This Python script demonstrates how to perform a multi-step forecast using various linear algorithms for time series data. Here's a breakdown of the main components and functionalities:
Importing Libraries: The script starts by importing necessary libraries including math functions, data manipulation tools (NumPy, Pandas), machine learning models (from Scikit-learn), and visualization tools (Matplotlib).
Data Preparation:
The split_dataset function splits the dataset into training and testing sets, organizing them into weekly windows. The to_series function extracts the total power consumption from each week's data and flattens it into a single series. Model Preparation:
The get_models function defines a dictionary of linear regression models including Linear Regression, Lasso, Ridge, Elastic Net, etc.

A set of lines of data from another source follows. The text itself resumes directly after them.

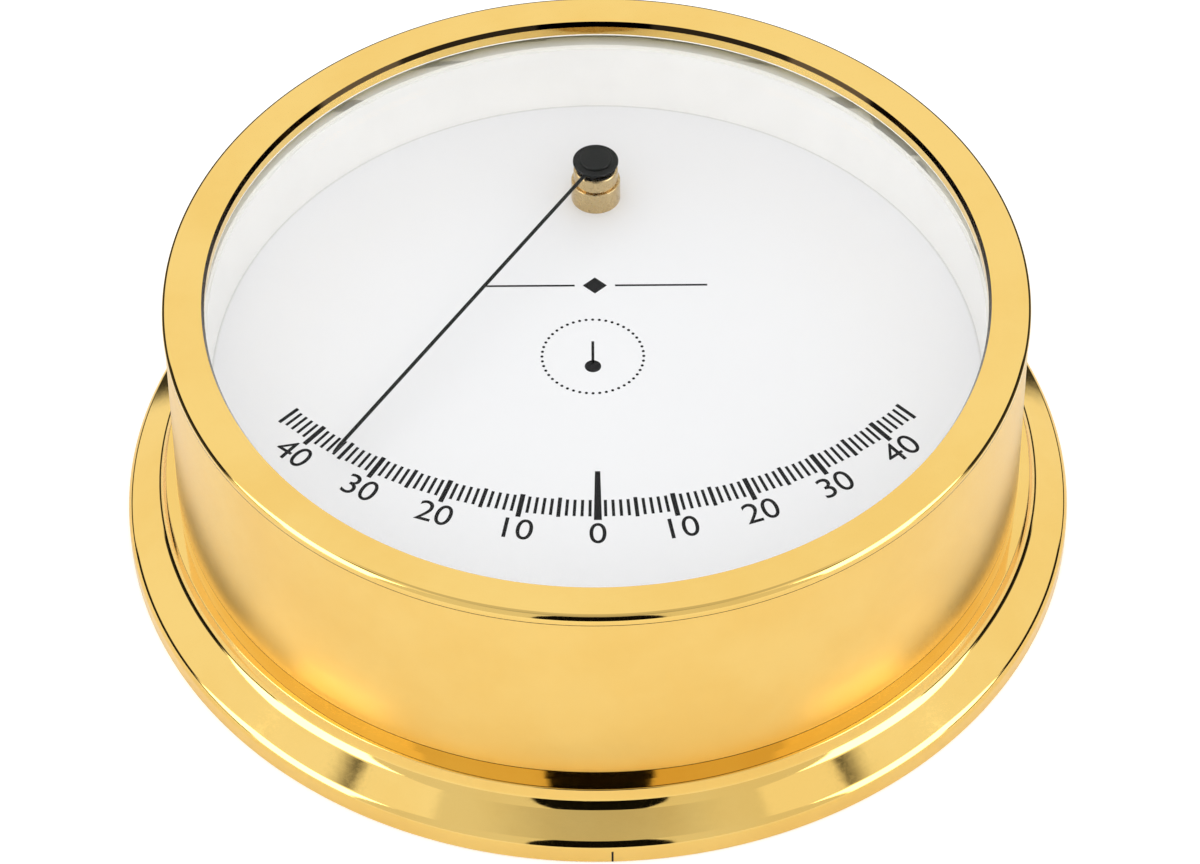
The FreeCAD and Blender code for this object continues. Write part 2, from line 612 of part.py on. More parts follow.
# Pendulum behind the dial
# The pieces are drawn along +Y and turned to the rest angle with the needle.
arm = new_body("pendulum_arm")
arm_outline = Outline(arm, "arm_outline", "XY_Plane", arm_bottom)
eye_side = "sqrt(Sizes.arm_eye_radius ^ 2 - Sizes.arm_width ^ 2 / 4)"
end_side = "sqrt(Sizes.arm_end_radius ^ 2 - Sizes.arm_width ^ 2 / 4)"
arm_outline.loop([
    ("Sizes.arm_width / 2", "Sizes.bob_reach - %s" % end_side),
    ("Sizes.arm_end_radius", "Sizes.bob_reach", "Sizes.arm_end_radius", 1),
    ("0", "Sizes.bob_reach + Sizes.arm_end_radius", "Sizes.arm_end_radius", 1),
    ("-Sizes.arm_end_radius", "Sizes.bob_reach", "Sizes.arm_end_radius", 1),
    ("-Sizes.arm_width / 2", "Sizes.bob_reach - %s" % end_side, "Sizes.arm_end_radius", 1),
    ("-Sizes.arm_width / 2", eye_side),
    ("-Sizes.arm_eye_radius", "0", "Sizes.arm_eye_radius", 1),
    ("0", "-Sizes.arm_eye_radius", "Sizes.arm_eye_radius", 1),
    ("Sizes.arm_eye_radius", "0", "Sizes.arm_eye_radius", 1),
    ("Sizes.arm_width / 2", eye_side, "Sizes.arm_eye_radius", 1),
])
arm_outline.circle("0", "0", "Sizes.arbor_radius")
arm_outline.circle("0", "Sizes.bob_reach", "Sizes.bob_screw_radius")
pad(arm, arm_outline, "Sizes.arm_thickness", "arm_strip")
turn_to_rest(arm)

# The set screw enters the collar from the side of the bob.
collar = turned("pendulum_collar", [
    ("Sizes.arbor_radius", boss_bottom),
    ("Sizes.boss_radius", boss_bottom),
    ("Sizes.boss_radius", arm_bottom),
    ("Sizes.arbor_radius", arm_bottom),
])
doc.recompute()
set_screw_height = "(%s - Sizes.boss_height / 2)" % arm_bottom
set_hole = Outline(collar, "set_hole_outline", "XZ_Plane")
set_hole.circle("0", set_screw_height, "Sizes.set_screw_radius")
pocket(collar, set_hole, "Sizes.boss_radius + Sizes.cut_spare", "set_hole")
turn_to_rest(collar)

set_screw = new_body("collar_set_screw")
screw_outline = Outline(set_screw, "set_screw_outline", "XZ_Plane", "-Sizes.arbor_radius")
screw_outline.circle("0", set_screw_height, "Sizes.set_screw_radius")
pad(set_screw, screw_outline, "Sizes.boss_radius - Sizes.arbor_radius - Sizes.set_screw_sink",
    "set_screw_blank", reverse=True)
socket_outline = Outline(set_screw, "socket_outline", "XZ_Plane",
                         "Sizes.set_screw_sink - Sizes.boss_radius")
socket_outline.circle("0", set_screw_height, "Sizes.set_screw_socket")
pocket(set_screw, socket_outline, "Sizes.set_screw_radius", "set_screw_socket", reverse=True)
turn_to_rest(set_screw)

bob_bottom = "(%s - Sizes.bob_height)" % arm_bottom
bob_hole_end = "(%s - Sizes.bob_screw_depth)" % arm_bottom
bob_head_top = "(%s + Sizes.bob_screw_head_height)" % arm_top
bob_across = "-Sizes.bob_reach * sin(%s)" % rest
bob_up = "%s - Sizes.bob_reach * cos(%s)" % (pivot_offset, rest)
put(turned("bob", [
    ("0", bob_bottom),
    ("Sizes.bob_radius - Sizes.bob_edge", bob_bottom),
    ("Sizes.bob_radius", "%s + Sizes.bob_edge" % bob_bottom),
    ("Sizes.bob_radius", "%s - Sizes.bob_edge" % arm_bottom),
    ("Sizes.bob_radius - Sizes.bob_edge", arm_bottom),
    ("Sizes.bob_screw_radius", arm_bottom),
    ("Sizes.bob_screw_radius", bob_hole_end),
    ("0", bob_hole_end),
]), across=bob_across, up=bob_up)
bob_screw = turned("bob_screw", [
    ("0", bob_hole_end),
    ("Sizes.bob_screw_radius", bob_hole_end),
    ("Sizes.bob_screw_radius", arm_top),
    ("Sizes.bob_screw_head", arm_top),
    ("Sizes.bob_screw_head", bob_head_top),
    ("0", bob_head_top),
])
doc.recompute()
bob_slot = Outline(bob_screw, "bob_slot_outline", "XY_Plane", bob_head_top).loop([
    ("-(Sizes.bob_screw_head + Sizes.cut_spare)", "-Sizes.slot_width / 2"),
    ("Sizes.bob_screw_head + Sizes.cut_spare", "-Sizes.slot_width / 2"),
    ("Sizes.bob_screw_head + Sizes.cut_spare", "Sizes.slot_width / 2"),
    ("-(Sizes.bob_screw_head + Sizes.cut_spare)", "Sizes.slot_width / 2"),
])
pocket(bob_screw, bob_slot, "Sizes.slot_depth", "bob_slot")
put(bob_screw, across=bob_across, up=bob_up)

# Back plate with its seal, lugs and screws
back_radius = "(%s - Sizes.back_plate_gap)" % back_recess_radius
screw_hole = "(Sizes.lug_screw_radius + Sizes.lug_screw_gap)"

back_plate = new_body("back_plate")
plate_outline = Outline(back_plate, "plate_outline", "XY_Plane").circle("0", "0", back_radius)
pad(back_plate, plate_outline, "Sizes.back_plate_thickness", "plate_disc")
bulkhead_outline = Outline(back_plate, "bulkhead_outline", "XY_Plane")
bulkhead_outline.circle("0", bulkhead_circle, "Sizes.bulkhead_hole")
bulkhead_hole = pocket(back_plate, bulkhead_outline, "Sizes.back_plate_thickness",
                       "bulkhead_hole", reverse=True)
repeat(back_plate, bulkhead_hole, BULKHEAD_HOLE_COUNT, "bulkhead_holes")
lug_across = "%s * cos(Sizes.lug_angle * 1 deg)" % lug_circle
lug_up = "%s * sin(Sizes.lug_angle * 1 deg)" % lug_circle
screw_outline = Outline(back_plate, "screw_hole_outline", "XY_Plane")
screw_outline.circle(lug_across, lug_up, screw_hole)
through_hole = pocket(back_plate, screw_outline, "Sizes.back_plate_thickness",
                      "screw_hole", reverse=True)
repeat(back_plate, through_hole, LUG_COUNT, "screw_holes")
sink = back_plate.newObject("PartDesign::SubtractiveCone", "countersink")
sink.setExpression("Radius1", "Sizes.lug_screw_head")
sink.setExpression("Radius2", "Sizes.lug_screw_radius")
sink.setExpression("Height", "Sizes.lug_screw_cone")
sink.setExpression("Placement.Base.x", lug_across)
sink.setExpression("Placement.Base.y", lug_up)
back_plate.Tip = sink
doc.recompute()
repeat(back_plate, sink, LUG_COUNT, "countersinks")

flat_ring("back_seal", inner_slope_radius, back_radius, "Sizes.back_plate_thickness", recess_depth)

lug_blank = combine(
    "Part::Common", "lug_blank",
    box("lug_block", "Sizes.lug_depth", "Sizes.lug_width", "Sizes.lug_height",
        across="%s - Sizes.lug_depth" % drum_bore, up="-Sizes.lug_width / 2",
        height="Sizes.back_plate_thickness"),
    cylinder("lug_bound", drum_bore, "Sizes.back_plate_thickness + Sizes.lug_height"))
lug_hole = cylinder("lug_hole", "Sizes.lug_screw_radius",
                    "Sizes.lug_screw_length + Sizes.lug_hole_spare", across=lug_circle)
turned_copies("case_lugs", lug_blank, lug_hole, LUG_COUNT, "Sizes.lug_angle")

screw_head = doc.addObject("Part::Cone", "back_screw_head")
screw_head.setExpression("Radius1", "Sizes.lug_screw_head")
screw_head.setExpression("Radius2", "Sizes.lug_screw_radius")
screw_head.setExpression("Height", "Sizes.lug_screw_cone")
put(screw_head, across=lug_circle)
back_screw = combine(
    "Part::Fuse", "back_screw_blank", screw_head,
    cylinder("back_screw_shank", "Sizes.lug_screw_radius", "Sizes.lug_screw_length",
             across=lug_circle))
screw_slot = box("back_screw_slot", "(Sizes.lug_screw_head + Sizes.cut_spare) * 2",
                 "Sizes.slot_width", "Sizes.slot_depth",
                 across="%s - Sizes.lug_screw_head - Sizes.cut_spare" % lug_circle,
                 up="-Sizes.slot_width / 2")
turned_copies("back_screws", back_screw, screw_slot, LUG_COUNT, "Sizes.lug_angle")

doc.recompute()

# Checks and export
NODES = [
    "case_shell", "bezel_ring", "glass_pane", "glass_seal", "spacer_gasket", "spacer_ring",
    "dial_plate", "dial_seat_ring", "dial_pins", "pivot_post", "post_washer", "post_nut",
    "front_bush", "rear_bush", "arbor", "thrust_washer", "needle_hub", "hub_cap", "needle",
    "arbor_clip", "pendulum_collar", "collar_set_screw", "pendulum_arm", "bob", "bob_screw",
    "back_plate", "back_seal", "case_lugs", "back_screws",
]

for item in doc.Objects:
    if "Invalid" in item.State or "Error" in item.State:
        raise RuntimeError("%s did not compute: %s" % (item.Name, item.State))

os.makedirs("parts", exist_ok=True)
for node in NODES:
    shape = doc.getObjectsByLabel(node)[0].Shape
    if shape.isNull() or not shape.isValid() or not shape.Solids:
        raise RuntimeError(node + " has no sound shape")
    shape.exportStep("parts/%s.step" % node)
    print("%-18s %2d solids %12.3f mm3" % (node, len(shape.Solids), shape.Volume))
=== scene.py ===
import json
import math

import bmesh
import bpy
from mathutils import Matrix, Vector


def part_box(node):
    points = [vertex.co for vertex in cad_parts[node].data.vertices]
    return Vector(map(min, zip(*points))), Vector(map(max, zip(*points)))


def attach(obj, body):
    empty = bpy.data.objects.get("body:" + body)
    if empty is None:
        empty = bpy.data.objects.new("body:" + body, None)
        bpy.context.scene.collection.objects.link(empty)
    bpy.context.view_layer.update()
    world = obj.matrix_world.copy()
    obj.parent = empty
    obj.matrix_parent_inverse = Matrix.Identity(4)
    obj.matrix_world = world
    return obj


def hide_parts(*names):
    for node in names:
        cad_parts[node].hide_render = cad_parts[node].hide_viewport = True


MM = 0.001

# Dial and scale, in millimetres and degrees. The scale is drawn round the needle's pivot.
PRINT_THICKNESS = 0.015
SCALE_END = 45
MIDDLE_STEP = 5
MAJOR_STEP = 10
# Each mark's inner end, outer end and width; the zero mark has a width at each end.
MINOR_MARK = (52.95, 55.65, 0.38)
MIDDLE_MARK = (52.70, 55.90, 0.48)
MAJOR_MARK = (52.70, 56.47, 0.62)
ZERO_MARK = (48.16, 56.24)
ZERO_MARK_WIDTHS = (0.66, 0.97)
NUMERAL_RADIUS = 58.6
NUMERAL_HEIGHT = 3.4
NUMERAL_SHARE = 0.72  # height of a numeral as a share of the typeface's size
NUMERAL_STEP = 10
NUMERAL_END = 40
RULE_CENTRE = (-0.2, 15.2)
RULE_LENGTH = 28.6
RULE_WIDTH = 0.3
LOZENGE_HEIGHT = 2.85
LOZENGE_GAP_SHARE = 0.9  # half of the rule's gap, as a share of the lozenge's height
LOZENGE_WIDTH_SHARE = 0.6  # half of the lozenge's width, as a share of that half gap
RING_CENTRE = (-0.5, 2.75)
RING_RADIUS = 6.4
RING_DOTS = 48
RING_DOT_RADIUS = 0.2
RING_DOT_SIDES = 10
PLUMB_LENGTH = 5.2
PLUMB_WIDTH = 0.35
PLUMB_BOB_SIDES = 24

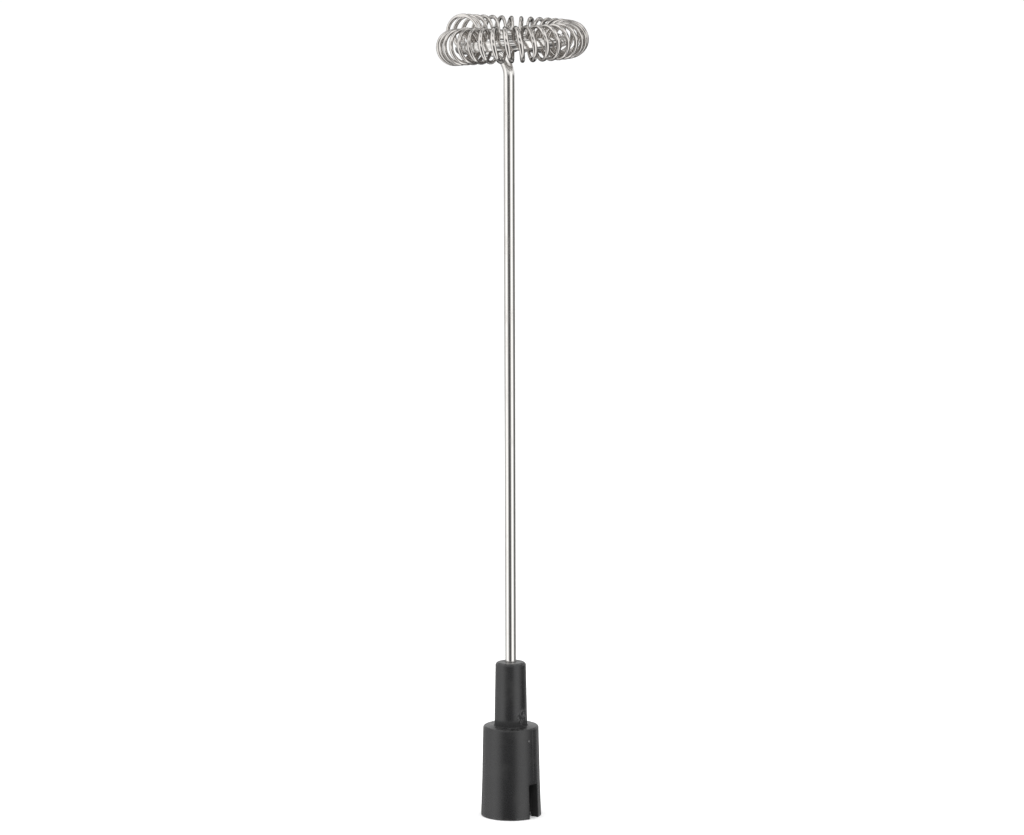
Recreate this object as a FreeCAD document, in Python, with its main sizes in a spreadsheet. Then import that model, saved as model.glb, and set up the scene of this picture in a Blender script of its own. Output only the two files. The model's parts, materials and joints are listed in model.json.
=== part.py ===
import FreeCAD, Part
import math
import os
import Sketcher

# Whisk attachment of a hand-held milk frother, in millimetres.
#
# The origin is the centre of the coupler's open rim, +Z runs up the stem to the whisk
# ring, and -Y is the side with the drive slot that shows most. Angles round the ring are
# counted from +X towards +Y, seen from above, so the front of the ring is at 270 degrees.

doc = FreeCAD.newDocument("frother_whisk")
sheet = doc.addObject("Spreadsheet::Sheet", "sizes")

DRIVING_SIZES = [
    # whisk wire: one length of stainless wire, bent into stem, spoke and ring
    ("wire_diameter", 2.0, "whisk wire, stem and ring alike"),
    ("spoke_height", 141.8, "rim to the wire's centre where the elbow ends"),
    ("elbow_radius", 4.6, "bend from the stem to the spoke"),
    ("spoke_length", 0.55, "straight run between the two bends"),
    ("hook_radius", 3.0, "bend from the spoke into the ring"),
    ("ring_radius", 9.35, "centreline of the wire ring"),
    ("ring_rise", 3.04, "height that the ring gains in one full turn"),
    ("ring_start", 180.0, "degrees, where the hook runs into the ring"),
    ("ring_tip", 517.0, "degrees, cut end of the wire"),
    ("swage_length", 3.0, "flattened end that stops the wire turning in the neck"),
    ("swage_width", 2.5, "across the flattened end"),
    ("swage_thickness", 1.5, "between the two flats"),
    # foaming spring: fine open coil threaded on the ring
    ("spring_wire", 0.7, "wire of the spring"),
    ("spring_diameter", 6.7, "outside of the coil"),
    ("spring_play", 0.4, "gap from coil to ring wire on the inner side"),
    ("spring_lift", 0.2, "coil centre above the ring wire's centre"),
    ("spring_start", 184.5, "degrees, first end of the coil"),
    ("spring_end", 509.2, "degrees, last end of the coil"),
    ("spring_turns", 33.47, "turns between the two ends"),
    ("spring_roll", 160.0, "degrees round the coil where its first end lies"),
    # coupler: one black moulding, a neck on the wire and a socket for the drive
    ("rim_diameter", 11.05, "outside at the open rim"),
    ("shoulder_diameter", 10.3, "outside just under the shoulder"),
    ("barrel_height", 16.95, "rim to shoulder"),
    ("neck_base_diameter", 6.1, "neck where it meets the shoulder"),
    ("neck_tip_diameter", 5.65, "neck where the stem enters"),
    ("neck_length", 11.95, "shoulder to the top of the neck"),
    ("grip_depth", 10.5, "length of wire held in the neck"),
    ("socket_diameter", 8.2, "blind socket for the drive spigot"),
    ("socket_depth", 14.0, "rim to the socket's floor"),
    ("slot_width", 2.3, "drive slots, side to side"),
    ("slot_height", 6.4, "drive slots, from the rim up"),
    ("slot_angle", 321.0, "degrees, centre of the first drive slot"),
    ("slot_round", 0.3, "corners at the top of a drive slot"),
    ("neck_round", 0.55, "edge round the top of the neck"),
    ("shoulder_round", 0.35, "edge round the shoulder"),
    ("root_round", 0.25, "inside corner between neck and shoulder"),
    ("rim_round", 0.15, "outer edge of the rim"),
]

for row, (alias, value, meaning) in enumerate(DRIVING_SIZES, start=1):
    sheet.set("A%d" % row, alias)
    sheet.set("B%d" % row, "%g" % value)
    sheet.set("C%d" % row, meaning)
    sheet.setAlias("B%d" % row, alias)
doc.recompute()


def size(alias):
    """A driving size, read from the sheet."""
    return float(sheet.get(alias))


def bind(thing, prop, formula):
    """Tie a property to the sheet; names in the formula are the sheet's aliases."""
    words = [alias for alias, _, _ in DRIVING_SIZES]
    for alias in sorted(words, key=len, reverse=True):
        formula = formula.replace("<%s>" % alias, "sizes.%s" % alias)
    thing.setExpression(prop, formula)


def round_point(centre_x, radius, angle, height):
    """A point at an angle in degrees on a level circle about (centre_x, 0)."""
    turn = math.radians(angle)
    return FreeCAD.Vector(centre_x + radius * math.cos(turn), radius * math.sin(turn), height)


# ---------------------------------------------------------------- shared measures
# From the elbow on, the wire climbs at one steady slope, so spoke, hook and ring join
# without a kink. The hook's centre lies on the X axis, which fixes the ring's centre.

UP = FreeCAD.Vector(0, 0, 1)
slope = math.atan(size("ring_rise") / (2.0 * math.pi * size("ring_radius")))
elbow_turn = math.pi / 2.0 - slope
reach = size("elbow_radius") * (1.0 - math.cos(elbow_turn)) + size("spoke_length")
hook_centre_x = -math.hypot(reach, size("hook_radius"))
ring_centre_x = hook_centre_x + size("ring_radius") - size("hook_radius")
heading = 180.0 - math.degrees(math.asin(size("hook_radius") / -hook_centre_x))
hook_turn = size("ring_start") + 90.0 - heading
hook_foot = size("spoke_height") + size("spoke_length") * math.tan(slope)
ring_foot = hook_foot + math.radians(hook_turn) * size("hook_radius") * math.tan(slope)

neck_top = size("barrel_height") + size("neck_length")
wire_foot = neck_top - size("grip_depth")


def ring_height(angle):
    """Height of the ring wire's centre at an angle round the ring, in degrees."""
    return ring_foot + size("ring_rise") * (angle - size("ring_start")) / 360.0


# ---------------------------------------------------------------- whisk wire
def climbing_arc(centre_x, radius, start_angle, turn, start_height):
    """Part of a helix about (centre_x, 0) that climbs at the ring's slope."""
    rise = math.radians(turn) * radius * math.tan(slope)
    helix = Part.makeHelix(rise * 360.0 / turn, rise, radius)
    helix.rotate(FreeCAD.Vector(), UP, start_angle)
    helix.translate(FreeCAD.Vector(centre_x, 0, start_height))
    return helix.Edges[0]


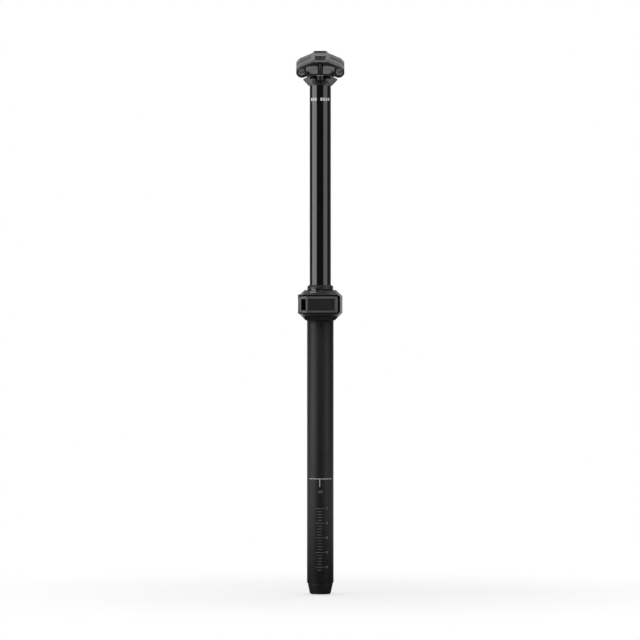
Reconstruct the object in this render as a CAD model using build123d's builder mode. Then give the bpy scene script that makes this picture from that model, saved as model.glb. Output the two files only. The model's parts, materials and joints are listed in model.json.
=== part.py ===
from build123d import *
import os
from math import cos, sin, radians

os.makedirs("parts", exist_ok=True)

# A wireless dropper seatpost, shown fully raised, in millimetres.
# The origin is on the post's axis at the underside of the collar, where the frame's seat tube
# begins. +Z runs up the post, -Y is the front, where the battery sits, and +X is to the right
# for someone who looks at the battery.

# Driving sizes
insert_diameter = 30.9      # outer tube, the part that goes into the frame
insert_wall = 1.75
insert_length = 305.0       # outer tube below the collar
post_diameter = 25.0        # sliding inner post
post_wall = 1.75
travel = 225.0              # how far the post drops
dropped_gap = 7.0           # post still showing when it is right down
saddle_tilt = 17.0          # rails against the post's square, front end down, in degrees
rail_spacing = 44.0         # centre to centre of the two saddle rails
rail_diameter = 7.0
rail_grip = 36.0            # length of rail that the clamp holds
collar_width = 51.4
collar_height = 35.3
cap_height = 5.4            # the ring that stands on the collar

# Clearances that the whole part shares
hex_sides = 6
quarter_turn = 90.0                       # degrees
running_gap = 0.05          # between a sliding or turning pair
free_gap = 0.3              # between neighbours that must not touch
overrun = 2.0               # how far a cut passes through what it cuts

insert_radius = insert_diameter / 2
insert_bore = insert_radius - insert_wall
post_radius = post_diameter / 2
post_bore = post_radius - post_wall
collar_half = collar_width / 2
collar_top = collar_height + cap_height

# Heights on the inner post, as it stands raised
exposed_post = travel + dropped_gap
post_top = collar_top + exposed_post
foot_seat = 12.7                         # rod's foot above the outer tube's lower end
foot_height = 6.0                        # threaded foot that carries the rod
bumper_height = 3.0
foot_bottom = foot_seat - insert_length
foot_top = foot_bottom + foot_height
post_bottom = foot_top + bumper_height + free_gap + travel
spigot_length = 14.0                     # head's plug inside the post

# Inner post: a plain tube with three pockets for the keys near its lower end
key_radius = 1.25
key_length = 14.0
key_count = 3
key_stand_out = 0.3                      # key's axis outside the post's surface
key_offset = post_radius + key_stand_out
guide_length = 18.0                      # lower bushing's length
guide_ring = 2.0                         # retaining ring under it
key_bottom = post_bottom + guide_ring + guide_length + free_gap
key_first_angle = 90.0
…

The make_pipeline function constructs a data preprocessing pipeline including standardization, normalization, and the chosen model. Forecasting:
The forecast function generates a multi-step forecast recursively for each day of the week. The to_supervised function prepares the historical data into input-output pairs suitable for supervised learning. Model Evaluation:
The sklearn_predict function fits a model to historical data and generates forecasts using the pipeline. The evaluate_model function evaluates a model's performance by making forecasts on the test data and calculating RMSE scores. The evaluate_forecasts function calculates RMSE scores for each day and overall. Loading Data and Model Evaluation:
The script loads the dataset, splits it into train and test sets, and defines the number of input days for forecasting (n_input). It then evaluates each defined model using the train-test split and prints out the RMSE scores for each day of the week. Plotting:
Finally, the script plots the RMSE scores for each day of the week for all models using Matplotlib. This script provides a comprehensive framework for comparing the performance of various linear algorithms for multi-step time series forecasting and can be adapted for different datasets and model comparisons.